A map prepared by the Trivandrum Centre for Earth Science Studies of the Landslide susceptible locations in Western Ghats is by itself a good reference for precautionary disaster management. Disaster prone areas from Perambra in Calicut district to South Kattakada has been featured in the map, based on the danger levels. If the government took initiatives to strictly stop people from building homes or settling in such places, mishaps could be avoided. Covering up the water sources on mountainous terrains is sure to bring in landslides. Though dense vegetation and rivulets help in preventing landslides; crops like tapioca, banana or tuber crops are not favourable to prevent landslides. Rain gardens or storm water ditches should not be built in high ranges.
Also ensure to never construct a house, building or ledge by blocking a rivulet.In the recent times, heavy rains of 15-20 cm that fall continuously for 4 to 5 hours is quite common in Kerala. In certain high range areas that are surrounded by mountains on all sides, there have been instances when the rain clouds were blocked and cut off from the rest. This led to heavy rainfalls that continued for long. The electric charge from the clouds caused lightning & thunder which in turn led to landslides. Such dangerous situations should be foreseen, hours before it can occur with the help of satellites.
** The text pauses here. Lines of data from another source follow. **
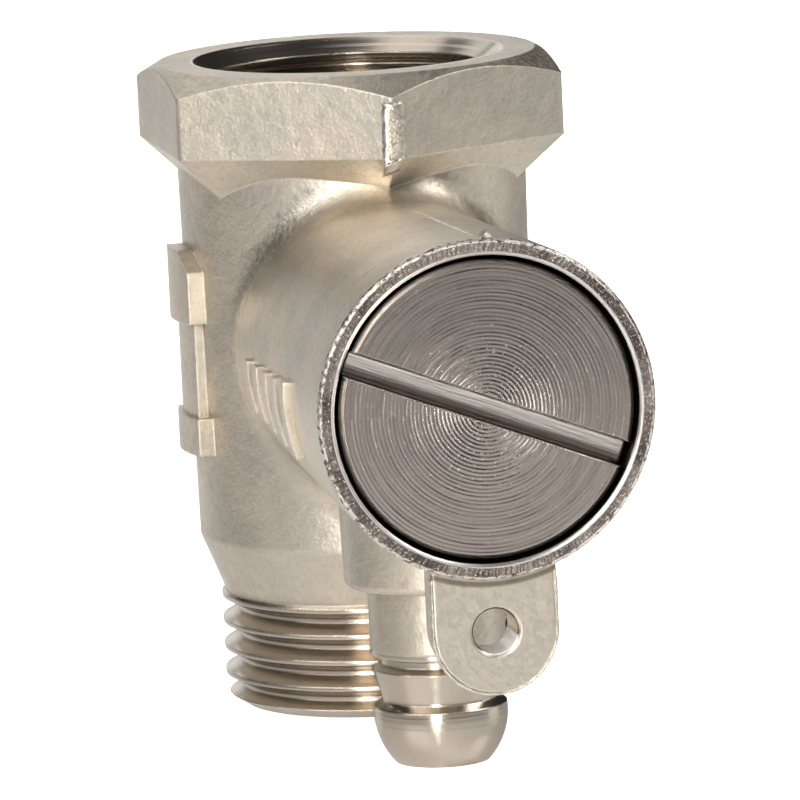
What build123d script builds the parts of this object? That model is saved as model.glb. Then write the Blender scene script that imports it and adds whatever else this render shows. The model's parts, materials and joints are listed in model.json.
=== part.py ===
from build123d import *
import math
import os

# Safety valve for a storage water heater: a spring-loaded relief valve and a
# non-return valve in one forged, nickel-plated brass body.
# Millimetres. +Z runs up the main waterway, from the threaded inlet spigot to the
# hexagonal outlet socket. The relief branch points along -Y and the drain barb
# points along -Z below it. The origin is the centre of the spigot's end face.

# ---- main forging ----
HEIGHT = 45.0
BARREL_FOOT_Z = 8.0
BARREL_FOOT_R = 10.2
BARREL_LOW_Z = 12.0
BARREL_LOW_R = 11.75
BARREL_TOP_R = 12.1
SHOULDER_ROUND = 0.8
HEX_FLATS = 27.0
HEX_LOW_Z = 39.4
HEX_SKIRT = 3.6
HEX_SKIRT_ANGLE = 45
HEX_CORNER_ROUND = 0.5
HEX_CROWN_R = 13.1
HEX_CROWN_ANGLE = 30
BRANCH_Z = 26.1
BRANCH_LENGTH = 42.0
BRANCH_ROOT_R = 9.75
BRANCH_RIM_R = 11.25
RIM_ROUND = 0.4
RIM_HOLLOW_R = 10.38
RIM_HOLLOW_WIDTH = 0.57
RIM_HOLLOW_DEPTH = 0.2
ROOT_FILLET = 2.8

# ---- pipe threads, G1/2 ----
PIPE_CREST_R = 20.955 / 2
PIPE_ROOT_R = 18.631 / 2
PIPE_PITCH = 1.814
SPIGOT_THREAD_LOW = 0.4
SOCKET_THREAD_LOW = 35.0
SOCKET_DEPTH = 12.0
SOCKET_RELIEF_R = 10.6
SOCKET_RELIEF_WIDTH = 1.4
CREST_FLAT = 0.08
GROOVE_HALF = 0.46

# ---- main waterway ----
INLET_R = 6.8
SEAT_POCKET_Z = 9.2
CHAMBER_FLOOR_Z = 10.7
CHAMBER_R = 8.1
GUIDE_SHELF_Z = 19.6
UPPER_CHAMBER_R = 8.7

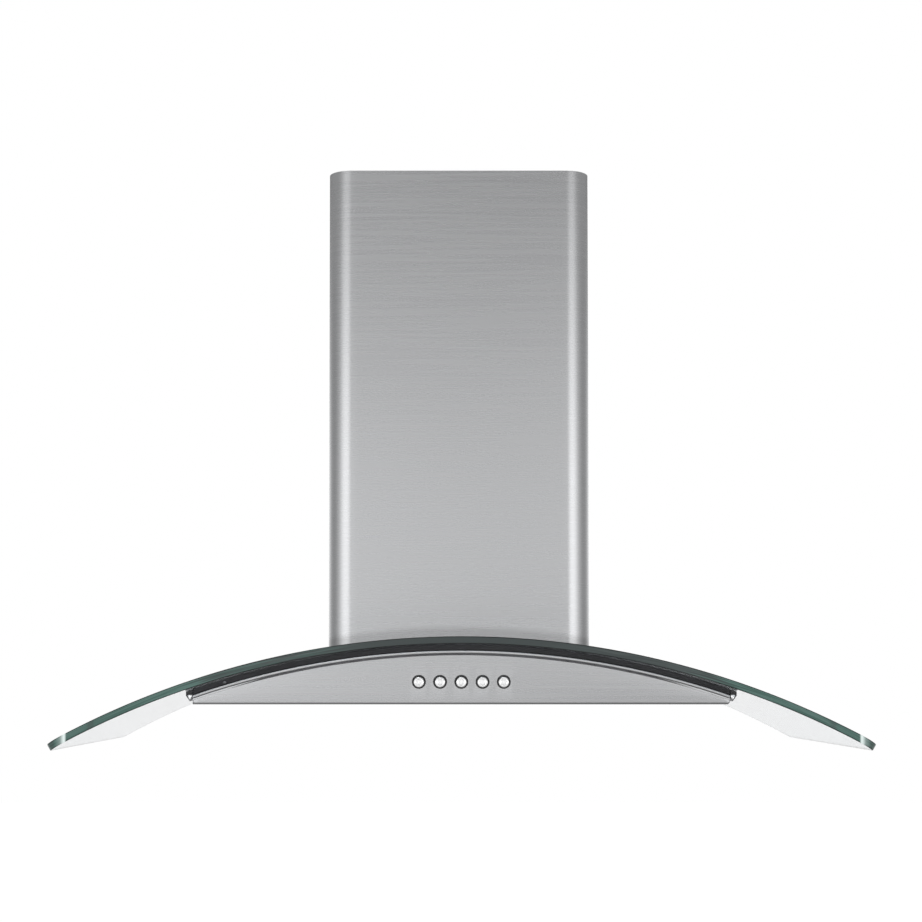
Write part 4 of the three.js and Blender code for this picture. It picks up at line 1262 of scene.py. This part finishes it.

If the people are warned well in advance, the numbers of causalities could be brought down significantly.
The importance of the Disaster Management System that operates under the Revenue Department is the highest in situations like this. When it rains heavily and if things were to continue in the present manner; by the time the authorities report for work, a good amount of damage will already be done. The future monitoring of the monsoons & disaster control systems calls for a 24 hour danger alert mechanism.
Monsoons in the times of Global Warming are likely to be unpredictable. We could anytime expect heavy spells like the torrential downpour that flooded Mumbai in 2005 July.